- Theatrical release poster
- Directed by: Henry Hathaway
- Screenplay by: Sydney Boehm
- Based on: The Snow Birch (1958 novel) by John Mantley
- Produced by: Sydney Boehm
- Starring: Susan Hayward Stephen Boyd Barbara Nichols Dennis Holmes Theodore Bikel Ken Scott James Philbrook Florence MacMichael
- Cinematography: William C. Mellor Leon Shamroy
- Edited by: Robert L. Simpson
- Music by: Hugo Friedhofer
- Distributed by: 20th Century-Fox
- Release date: May 27, 1959;
- Running time: 102 minutes
- Country: United States
- Language: English
- Budget: $1.7 million
- Box office: $1.3 million (est. US/Canada rentals)

= Woman Obsessed =

1959 film by Henry Hathaway

Woman Obsessed is a 1959 American romantic drama film directed by Henry Hathaway and starring Susan Hayward, Stephen Boyd, Barbara Nichols, Dennis Holmes, Theodore Bikel, Ken Scott, James Philbrook, and Florence MacMichael. The screenplay concerns the hardships faced by a widow and her eight-year-old son on a rugged Canadian ranch.

== Plot ==
Mary Sharron (Susan Hayward) has lost her husband to a forest fire. To help her run the ranch, she hires handyman Fred Carter (Stephen Boyd). A handsome, but taciturn man who has known much tragedy, Fred works hard for her. Robbie Sharron (Dennis Holmes), the woman's son, resents Fred, and when he learns that his mother is planning to marry him to quell ugly rumors in town, the youth is unhappy. After the wedding, the stepfather treats the boy harshly, not out of cruelty, but because he wants to prepare the boy to survive the tough life ahead. This creates friction and frustration. Sometimes Fred beats both Mary and Robbie. On the day that Mary learns she is pregnant, Robbie and Fred get into a violent fight.
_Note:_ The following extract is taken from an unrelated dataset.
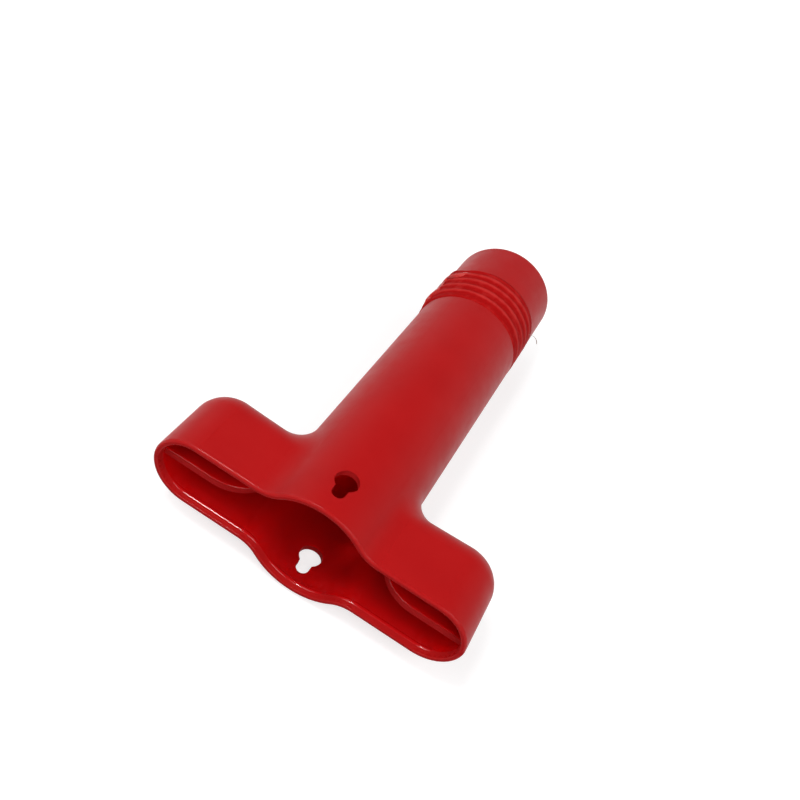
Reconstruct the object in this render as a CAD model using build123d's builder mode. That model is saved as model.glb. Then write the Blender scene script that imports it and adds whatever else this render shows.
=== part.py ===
from build123d import *
import math
import os

os.makedirs("parts", exist_ok=True)

# A T-handled hydrant wrench. Its grip and barrel are one hollow nylon moulding, open at the
# grip's mouth and turned in to a lip at the drive end. A cast pentagon socket sits behind
# the lip, held by pins, and a cord bound round the barrel keeps the pins in.
#
# Frame: the barrel's axis is Y. The origin is the centre of the drive end's face, and +Y
# points out of it. The grip's two wings lie along X, and Z is square to them.

# ---- Driving sizes, in millimetres ----------------------------------------------------

# Moulding: barrel
overall_length = 204.5       # from the mouth's rim to the drive end's face
barrel_diameter = 50.0       # outside of the barrel
wall = 2.5                   # wall of the whole moulding
lip_length = 3.0             # of the lip turned in at the drive end, along the barrel
lip_width = 2.6              # of that lip, inwards from the bore
drive_end_edge = 3.5         # rounding of the barrel's outer edge at the drive end
lip_edge = 0.6               # rounding of the lip's inner edge

# Moulding: grip
grip_span = 129.4            # tip to tip
grip_thickness = 31.0        # through one wing
grip_depth = 35.1            # from the mouth's rim to the wings' back, at the barrel's axis
grip_back_bow = 2.2          # how much deeper a wing is at its tip than at the axis
grip_back_radius = 11.5      # rounding all round the back of a wing
grip_back_flat = 2.0         # least flat left between the two roundings of the back
shoulder_radius = 12.0       # hollow blend where a wing runs into the barrel
rim_outer_edge = 1.1         # rounding of the rim's outer edge
rim_inner_edge = 0.4         # rounding of the rim's inner edge
rim_lead_length = 3.0        # slight flare inside the rim, along the barrel
rim_lead_depth = 0.4         # of that flare, into the wall
rim_lead_blend = 2.0         # rounding where the flare meets the straight wall

# Moulding: stiffening web at mid-height of each wing
web_thickness = 3.4
web_setback = 3.8            # from the rim to the web's front edge
web_gap = 1.5                # from the bore to the web's inner end
web_corner = 18.0            # rounding of the web's inner front corner
web_edge = 0.6               # rounding of the web's front edge

# Moulding: keyholes, one through the top wall and one through the bottom wall
keyhole_diameter = 9.2       # round end, which a screw head passes
keyhole_slot = 5.2           # narrow end, which holds the screw's shank
keyhole_pitch = 6.2          # from the round end's centre to the slot end's centre
keyhole_setback = 16.3       # from the rim to the round end's centre
keyhole_neck = 0.6           # rounding where the round end meets the slot

# Drive socket
nut_size = 31.75             # pentagon nut, from a point to the flat opposite
nut_clearance = 0.4          # round the nut, on each flat
socket_length = 48.0
nut_depth = 38.0             # from the socket's face to the floor of the pentagon
socket_fit = 0.05            # between the socket and the bore, on the radius
socket_chamfer = 1.2         # lead-in round the pentagon, and on the socket's inner end
vent_diameter = 14.0         # hole in the socket's floor

# Pins that hold the socket, one at the middle of each flat of the pentagon
pin_diameter = 4.0
pin_bite = 4.0               # how far a pin goes into the socket
pin_fit = 0.05               # between a pin and its hole, on the radius
pin_sink = 0.3               # how far a pin's head lies below the barrel's surface
pin_setback = 40.0           # from the drive end's face to the pins

# Binding: a flat-laid cord wound round the barrel over the pins
cord_width = 5.2
cord_height = 1.2
cord_pitch = 5.5             # from one turn to the next
cord_turns = 4
cord_fit = 0.05              # between the cord and what it lies on
nose_length = 29.5           # bare barrel between the binding and the drive end's face
cord_start = 200.0           # angle of the first end about the barrel, from +X towards +Z

# Binding: the cord's tail, laid back slantwise over the turns
tail_start = 134.0           # angle of the tail's first end
tail_inset = 2.6             # from the first turn's start to the tail's, along the barrel
tail_turn = 32.0             # how far the tail goes round the barrel, in degrees
tail_lead = 19.5             # how far it goes along the barrel meanwhile

# ---- Sizes that follow ----------------------------------------------------------------

mouth_y = -overall_length
barrel_radius = barrel_diameter / 2
bore_radius = barrel_radius - wall
back_radius = min(grip_back_radius, grip_thickness / 2 - grip_back_flat)
pentagon_flats = 5
pentagon_share = 1 + math.cos(math.pi / pentagon_flats)
nut_radius = nut_size / pentagon_share
flat_distance = nut_radius * math.cos(math.pi / pentagon_flats) + nut_clearance
socket_radius = bore_radius - socket_fit
cord_lay = barrel_radius + cord_fit + cord_height / 2
tail_lay = cord_lay + cord_height + cord_fit
binding_length = cord_turns * cord_pitch


def station(y):
    """The cross-section plane at y: its own x is X, its own y is Z, and it faces -Y."""
    return Plane.XZ.offset(-y)


def seen_flat(z):
    """The plane square to Z at height z, with its origin at the middle of the mouth."""
    return Plane(origin=(0, mouth_y, z), x_dir=(1, 0, 0), z_dir=(0, 0, 1))


def tee_form(inset, barrel_end):
    """The T of grip and barrel as a solid, with its skin lying inset under the outside."""
    with BuildPart() as form:
        with BuildSketch(station(mouth_y)):
            SlotOverall(grip_span - 2 * inset, grip_thickness - 2 * inset)
        extrude(amount=-grip_depth * 2)
        root_depth = grip_depth - inset
        with BuildSketch(seen_flat(0)):
            with BuildLine():
                back = ThreePointArc(
                    (-grip_span / 2, root_depth + grip_back_bow),
                    (0, root_depth),
                    (grip_span / 2, root_depth + grip_back_bow),
                )
                Polyline(back @ 0, (-grip_span / 2, 0), (grip_span / 2, 0), back @ 1)
            make_face()
        extrude(amount=grip_thickness, both=True, mode=Mode.INTERSECT)
        fillet(form.edges(Select.NEW), back_radius - inset)
        with BuildSketch(station(mouth_y)):
            Circle(barrel_radius - inset)
        extrude(amount=-(barrel_end - mouth_y))
        fillet(form.edges(Select.NEW), shoulder_radius + inset)
    return form.part


def pin_plane(number):
    """The plane square to one pin, on the barrel's axis and facing out along the pin."""
    angle = math.radians(-90 + number * 360 / pentagon_flats)
    outward = (math.cos(angle), 0, math.sin(angle))
    return Plane(origin=(0, -pin_setback, 0), x_dir=(0, 1, 0), z_dir=outward)


pin_planes = [pin_plane(number) for number in range(pentagon_flats)]

# ---- Wrench body: the nylon moulding --------------------------------------------------

socket_face_y = -lip_length
socket_back_y = socket_face_y - socket_length
outer_form = tee_form(0, 0)
inner_form = tee_form(wall, socket_face_y)

with BuildPart() as hollow:
    add(inner_form)
    with BuildSketch(seen_flat(-web_thickness / 2)) as web_plan:
        web_inner_x = bore_radius + web_gap
        with BuildLine():
            web_front = FilletPolyline(
                (grip_span / 2, web_setback),
                (web_inner_x, web_setback),
                (web_inner_x, grip_depth * 2),
                radius=web_corner,
            )
            Polyline(web_front @ 1, (grip_span / 2, grip_depth * 2), web_front @ 0)
        make_face()
        mirror(about=Plane.YZ)
    extrude(amount=web_thickness, mode=Mode.SUBTRACT)

with BuildPart() as wrench_body:
    add(outer_form)
    add(hollow.part, mode=Mode.SUBTRACT)
    with BuildSketch(station(socket_face_y)):
        Circle(bore_radius - lip_width)
    extrude(amount=-lip_length, mode=Mode.SUBTRACT)

    # The rim's two edges, the webs' front edges and the lip's two edges
    rim = wrench_body.faces().sort_by(Axis.Y)[0]
    fillet(rim.outer_wire().edges(), rim_outer_edge)
    rim = wrench_body.faces().sort_by(Axis.Y)[0]
    chamfer(rim.inner_wires().edges(), rim_lead_depth, rim_lead_length, reference=rim)
    flare_end = wrench_body.edges().filter_by(
        lambda edge: all(
            abs(point.Y - mouth_y - rim_lead_length) < 1e-3 for point in edge.positions([0, 0.5, 1])
        )
    )
    print("edges where the flare ends:", len(flare_end))
    fillet(flare_end, rim_lead_blend)
    rim = wrench_body.faces().sort_by(Axis.Y)[0]
    fillet(rim.inner_wires().edges(), rim_inner_edge)
    web_faces = wrench_body.faces().filter_by(Plane.XZ).filter_by(
        lambda face: abs(face.center().Y - mouth_y - web_setback) < web_edge
    )
    fillet(web_faces.edges().filter_by(Axis.X), web_edge)
    drive_end = wrench_body.faces().sort_by(Axis.Y)[-1]
    fillet(drive_end.outer_wire().edges(), drive_end_edge)
    drive_end = wrench_body.faces().sort_by(Axis.Y)[-1]
    fillet(drive_end.inner_wires().edges(), lip_edge)

    # The keyholes, cut straight through both walls
    with BuildSketch(seen_flat(0)) as keyhole:
        with Locations((0, keyhole_setback)):
            Circle(keyhole_diameter / 2)
        with Locations((0, keyhole_setback - keyhole_pitch / 2)):
            SlotCenterToCenter(keyhole_pitch, keyhole_slot, rotation=90)
        neck = keyhole.vertices().filter_by(lambda v: abs(abs(v.X) - keyhole_slot / 2) < 1e-3)
        fillet(neck.group_by(Axis.Y)[-1], keyhole_neck)
    extrude(amount=barrel_diameter, both=True, mode=Mode.SUBTRACT)

    # The pins' holes
    for plane in pin_planes:
        with BuildSketch(plane):
            Circle(pin_diameter / 2 + pin_fit)
        extrude(amount=barrel_diameter, mode=Mode.SUBTRACT)
    wrench_body.part.label = "wrench_body"

# ---- Drive socket: the cast pentagon insert -------------------------------------------

with BuildPart() as drive_socket:
    with BuildSketch(station(socket_back_y)):
        Circle(socket_radius)
    extrude(amount=-socket_length)
    chamfer(drive_socket.edges().sort_by(Axis.Y)[0], socket_chamfer)
    with BuildSketch(station(socket_face_y - nut_depth)):
        RegularPolygon(flat_distance, pentagon_flats, major_radius=False, rotation=90)
    extrude(amount=-nut_depth, mode=Mode.SUBTRACT)
    socket_mouth = drive_socket.faces().sort_by(Axis.Y)[-1]
    chamfer(socket_mouth.inner_wires()[0].edges(), socket_chamfer)
    with BuildSketch(station(socket_back_y)):
        Circle(vent_diameter / 2)
    extrude(amount=-socket_length, mode=Mode.SUBTRACT)
    for plane in pin_planes:
        with BuildSketch(plane.offset(socket_radius - pin_bite)):
            Circle(pin_diameter / 2 + pin_fit)
        extrude(amount=pin_bite * 2, mode=Mode.SUBTRACT)
    drive_socket.part.label = "drive_socket"

# ---- Socket pins: one through the barrel's wall into each flat ------------------------

with BuildPart() as socket_pins:
    for plane in pin_planes:
        with BuildSketch(plane.offset(socket_radius - pin_bite + pin_fit)):
            Circle(pin_diameter / 2)
        extrude(amount=barrel_radius - pin_sink - (socket_radius - pin_bite + pin_fit))
    socket_pins.part.label = "socket_pins"

# ---- Binding cord: turns laid side by side from the nose towards the grip -------------


def lay_cord(radius, y, angle, turn, lead):
    """The flat cord laid round the barrel as a helix, from (y, angle) for turn degrees."""
    start_x = (math.cos(math.radians(angle)), 0, math.sin(math.radians(angle)))
    lay_plane = Plane(origin=(0, y, 0), x_dir=start_x, z_dir=(0, -1, 0))
    helix = Helix(pitch=lead * 360 / turn, height=lead, radius=radius, mode=Mode.PRIVATE)
    with BuildPart() as length:
        with BuildLine() as path:
            add(lay_plane * helix)
        cut_plane = Plane(origin=path.line @ 0, x_dir=(0, 1, 0), z_dir=path.line % 0)
        with BuildSketch(cut_plane):
            Ellipse(cord_width / 2, cord_height / 2)
        sweep(path=path.line, is_frenet=True)
    return length


first_turn_y = -nose_length - cord_width / 2
tail_y = first_turn_y - tail_inset
binding_cord = lay_cord(cord_lay, first_turn_y, cord_start, cord_turns * 360, binding_length)
binding_cord.part.label = "binding_cord"
binding_tail = lay_cord(tail_lay, tail_y, tail_start, tail_turn, tail_lead)
binding_tail.part.label = "binding_tail"

# ---- Write every piece ----------------------------------------------------------------

for piece in (wrench_body, drive_socket, socket_pins, binding_cord, binding_tail):
    name = piece.part.label
    print(name, "valid" if piece.part.is_valid else "NOT VALID", round(piece.part.volume), "mm3")
    export_step(piece.part, f"parts/{name}.step")
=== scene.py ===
# %% [markdown]
# # A red hydrant wrench
#
# The wrench is one hollow red moulding, with a T-grip at one end and a pentagon socket behind
# the lip of the other. A rubbery red band is bound round the barrel near the socket's end. The
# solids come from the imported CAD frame, in metres: the barrel lies along Y, the wings along X,
# and the drive end's face is at the origin. This lesson dresses those solids, piece by piece.

# %% Load the frame
import math
import bmesh
import bpy
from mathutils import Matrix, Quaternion, Vector, noise
from mathutils.bvhtree import BVHTree


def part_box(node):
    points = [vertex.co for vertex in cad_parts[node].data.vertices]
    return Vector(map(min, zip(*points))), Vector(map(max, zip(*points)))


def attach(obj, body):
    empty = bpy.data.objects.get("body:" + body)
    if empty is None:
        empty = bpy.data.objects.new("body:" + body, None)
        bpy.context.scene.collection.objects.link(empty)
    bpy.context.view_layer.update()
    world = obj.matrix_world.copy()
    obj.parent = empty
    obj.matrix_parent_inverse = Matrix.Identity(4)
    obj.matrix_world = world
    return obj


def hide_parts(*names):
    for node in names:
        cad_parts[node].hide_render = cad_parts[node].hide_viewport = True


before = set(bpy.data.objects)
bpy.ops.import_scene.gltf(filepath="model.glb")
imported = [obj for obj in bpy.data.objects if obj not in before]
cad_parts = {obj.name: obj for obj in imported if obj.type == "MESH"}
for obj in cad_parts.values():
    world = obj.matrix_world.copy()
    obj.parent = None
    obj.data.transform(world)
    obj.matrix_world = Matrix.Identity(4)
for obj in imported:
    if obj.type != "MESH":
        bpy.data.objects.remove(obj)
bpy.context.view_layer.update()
MM = 0.001
print("nodes:", sorted(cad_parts))

# %% [markdown]
# ## Measure before making
#
# Every piece added here is placed from the CAD solids. The numbers could be typed in again,
# but then they would be wrong as soon as the solids change. A box of each node says where the
# mouth, the barrel's skin and the binding are.

# %% Places that the other steps use
body_low, body_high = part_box("wrench_body")
cord_low, cord_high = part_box("binding_cord")
mouth_y = body_low.y
barrel_radius = body_high.z
cord_reach = cord_high.z
floor_z = cord_low.z
print("mouth at", round(mouth_y / MM, 1), "mm, barrel radius", round(barrel_radius / MM, 2), "mm")
print("binding from", round(cord_low.y / MM, 1), "to", round(cord_high.y / MM, 1), "mm")
print("binding reaches out to", round(cord_reach / MM, 2), "mm")

# %% [markdown]
# ## The camera
#
# The wrench is seen from above its mouth, with the barrel running away to the upper right.
# A camera can be turned by angles, but aiming it at a point and then rolling it is easier to
# change later. The roll tips the picture so that the grip's wings run down to the right.

# %% Camera
camera_place = Vector((31.0, -389.0, 254.1)) * MM
aim_point = Vector((-7.5, -107.3, -4.36)) * MM
camera_roll = math.radians(26.77)

camera_data = bpy.data.cameras.new("view")
camera_data.lens = 40.0
camera_data.sensor_width = 36.0
camera_data.clip_start = 10 * MM
camera = bpy.data.objects.new("view", camera_data)
bpy.context.scene.collection.objects.link(camera)
camera.location = camera_place
camera.rotation_mode = "QUATERNION"
aimed = (aim_point - camera_place).to_track_quat("-Z", "Y")
camera.rotation_quaternion = aimed @ Quaternion((0, 0, 1), camera_roll)
bpy.context.scene.camera = camera
print("camera is", round((aim_point - camera_place).length, 3), "m from the barrel")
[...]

Fred goes to the local saloon and ends up jailed for brawling. A month later he is released. When he gets home, he finds Mary has moved his things to the barn. A natural disaster changes the family's lives and relationships, and after much turmoil, honesty and pain gives them a chance to heal and start anew.

== Cast ==
- Susan Hayward as Mary Sharron
- Stephen Boyd as Fred Carter
- Barbara Nichols as Mayme Radzevitch
- Dennis Holmes as Mary's son, Robbie Sharron
- Theodore Bikel as Dr. R. W. Gibbs
- Ken Scott as Sergeant Le Moyne
- James Philbrook as Henri

== Production ==
Although Woman Obsessed is not a musical film, in addition to Hugo Friedhofer, nine additional top-name musicians were involved in the creation of the score. They include Earle Hagen, orchestrator; Lionel Newman, conductor; David Buttolph, Leigh Harline and Alfred Newman, composers of additional music; and Alexander Courage, Gus Levene, Arthur Morton and Edward B. Powell, orchestrators.

The film was shot in Big Bear Lake, California.

== Reception ==
Writing in The New York Times, reviewer Bosley Crowther panned the film: "Perhaps we should not blame Miss Hayward or the fellow who plays the husband, Stephen Boyd, for faults that should be laid to the director, Henry Hathaway, or particular to Mr. Boehm. (The latter also produced the picture, so he is liable to double jeopardy.) But their efforts are so clearly indifferent and wanting in basic skill that they are deserving serious censure for such an utterly foolish film."